Estimation Day was a BLAST!  Before school, I prepped containers of various manipulatives and some yummy candy.  I made a tub or bag of 10 for each object and then counted out a random number into another tub or bag.  The sets of 10 helped students visualize how much space 10 objects took up, so they could guess about how many 10's were in the other cup although I didn't put exact multiples of ten in each cup.  I actually even "tricked" the kids by making one cup have 9 counting bears in it, so they had to figure out that it looked less full than the cup of 10.  Hehe.

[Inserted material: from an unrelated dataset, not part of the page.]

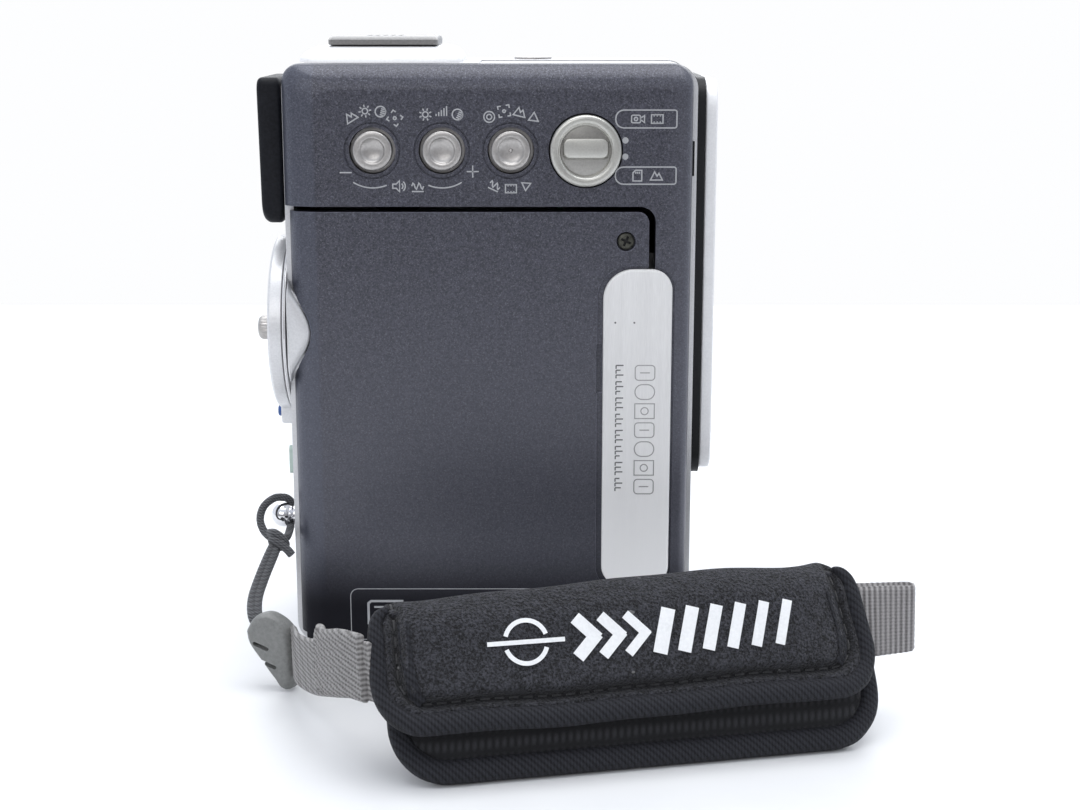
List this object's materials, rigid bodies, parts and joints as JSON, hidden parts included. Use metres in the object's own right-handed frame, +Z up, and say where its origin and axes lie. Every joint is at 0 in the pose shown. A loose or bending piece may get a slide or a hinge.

Most of the students did a great job estimating.  I gave out sticker prizes for the students who won the manipulative estimation activities and divided the candy up among with winners of those estimation activities.  If several students tied or guessed numbers equidistant from the exact total, I gave out multiple prizes.  Also, students could win more than one prize for their accurate estimates.  In fact, one girl won THREE different candy estimations.  She went home with a bag of Hershey Kisses, Starbursts, and Skittles.  Even cooler than having her win the candy was seeing her smile and hearing her say, "I usually never win anything!"  She really is one of those sweet, quiet girls who can get lost in the background of a more boisterous class, so I was so happy to give her a moment in the spotlight.
Fruit Day

So, that was my busy and fun week!  Now, I am super excited to go camping this weekend with Jessica and her husband, her parents, and my parents.  Bring on the campfire and the s'mores!